**THE PROBLEM**
Look through the data for the string "this". Copy every line where it is found.

**MATERIAL PROVIDED**
↓↓↓

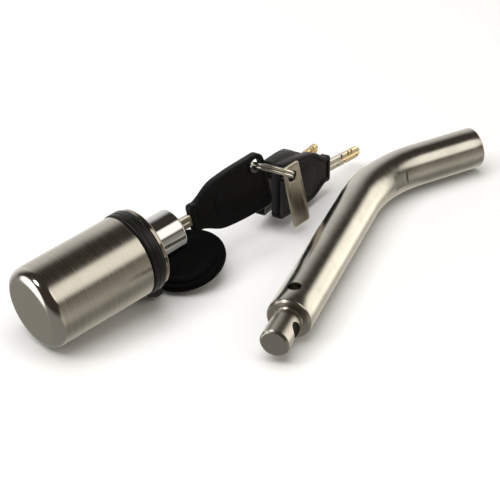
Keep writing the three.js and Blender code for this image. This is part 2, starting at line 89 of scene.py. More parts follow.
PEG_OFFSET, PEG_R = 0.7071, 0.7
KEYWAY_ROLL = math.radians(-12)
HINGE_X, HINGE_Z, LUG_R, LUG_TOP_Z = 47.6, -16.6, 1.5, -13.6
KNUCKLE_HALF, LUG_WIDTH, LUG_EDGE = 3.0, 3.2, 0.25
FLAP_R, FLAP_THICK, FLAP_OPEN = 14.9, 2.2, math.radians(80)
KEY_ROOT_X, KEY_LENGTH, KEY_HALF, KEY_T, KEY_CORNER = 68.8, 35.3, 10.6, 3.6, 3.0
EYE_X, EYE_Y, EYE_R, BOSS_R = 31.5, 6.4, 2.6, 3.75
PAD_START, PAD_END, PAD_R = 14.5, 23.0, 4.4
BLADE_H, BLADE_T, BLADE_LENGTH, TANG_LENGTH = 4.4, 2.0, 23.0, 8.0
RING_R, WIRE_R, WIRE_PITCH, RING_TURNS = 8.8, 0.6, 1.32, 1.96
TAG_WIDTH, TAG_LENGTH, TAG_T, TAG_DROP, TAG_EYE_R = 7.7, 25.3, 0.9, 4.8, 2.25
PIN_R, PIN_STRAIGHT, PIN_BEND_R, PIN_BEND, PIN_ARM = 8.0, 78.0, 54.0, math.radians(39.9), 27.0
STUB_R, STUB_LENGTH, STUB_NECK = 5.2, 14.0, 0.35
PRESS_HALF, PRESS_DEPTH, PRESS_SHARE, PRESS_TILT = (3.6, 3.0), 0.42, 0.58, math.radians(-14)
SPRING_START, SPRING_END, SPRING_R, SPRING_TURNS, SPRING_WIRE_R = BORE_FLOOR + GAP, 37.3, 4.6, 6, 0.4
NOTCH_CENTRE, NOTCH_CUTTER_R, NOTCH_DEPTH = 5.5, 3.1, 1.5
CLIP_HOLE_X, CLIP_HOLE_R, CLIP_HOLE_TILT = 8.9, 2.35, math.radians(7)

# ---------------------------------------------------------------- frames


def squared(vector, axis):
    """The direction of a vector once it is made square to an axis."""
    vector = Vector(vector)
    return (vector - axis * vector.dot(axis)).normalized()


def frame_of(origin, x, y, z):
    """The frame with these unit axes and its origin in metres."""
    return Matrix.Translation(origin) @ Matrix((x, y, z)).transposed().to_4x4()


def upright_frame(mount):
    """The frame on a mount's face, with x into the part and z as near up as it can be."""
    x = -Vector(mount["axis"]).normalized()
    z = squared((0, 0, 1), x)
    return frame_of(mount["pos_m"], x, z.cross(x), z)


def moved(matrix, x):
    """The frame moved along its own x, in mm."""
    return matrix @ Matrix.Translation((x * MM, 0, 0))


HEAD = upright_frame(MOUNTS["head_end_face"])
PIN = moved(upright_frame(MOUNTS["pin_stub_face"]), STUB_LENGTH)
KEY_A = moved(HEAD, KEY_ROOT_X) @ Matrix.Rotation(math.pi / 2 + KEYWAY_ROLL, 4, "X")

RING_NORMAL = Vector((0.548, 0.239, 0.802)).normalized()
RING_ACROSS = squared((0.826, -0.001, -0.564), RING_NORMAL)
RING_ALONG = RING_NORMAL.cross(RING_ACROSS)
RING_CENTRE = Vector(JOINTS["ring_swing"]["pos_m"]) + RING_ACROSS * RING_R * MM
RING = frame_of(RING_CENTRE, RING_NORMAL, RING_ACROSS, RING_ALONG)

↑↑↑
↓↓↓

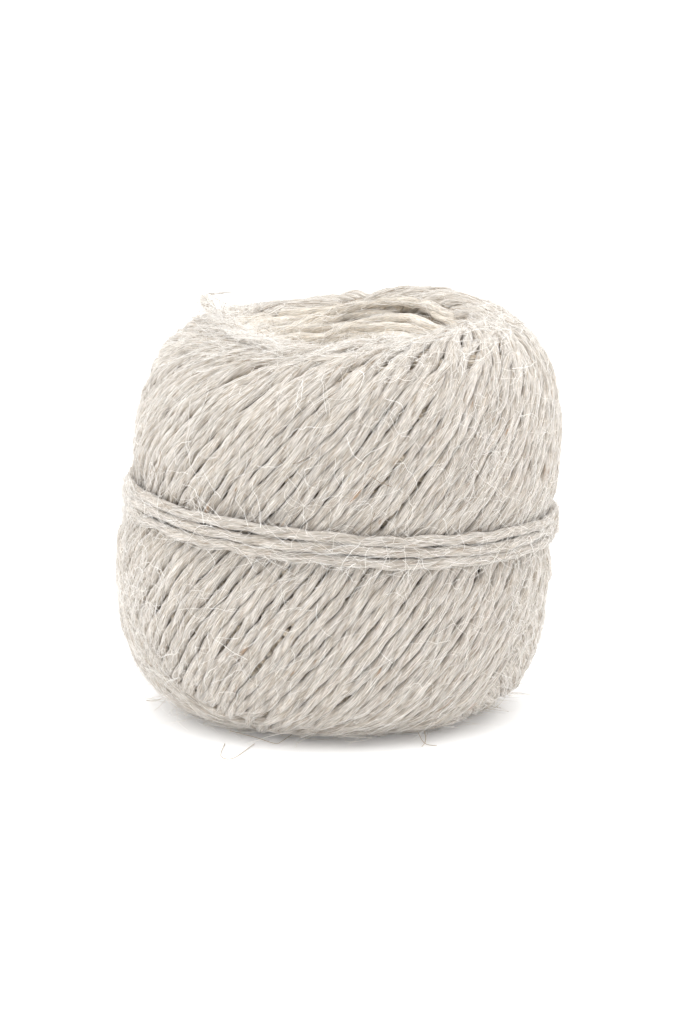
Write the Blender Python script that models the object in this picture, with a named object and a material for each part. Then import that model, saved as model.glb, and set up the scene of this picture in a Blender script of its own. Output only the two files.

↑↑↑

**WRITTEN ANSWER**
Keep writing the three.js and Blender code for this image. This is part 2, starting at line 89 of scene.py. More parts follow.
Write the Blender Python script that models the object in this picture, with a named object and a material for each part. Then import that model, saved as model.glb, and set up the scene of this picture in a Blender script of its own. Output only the two files.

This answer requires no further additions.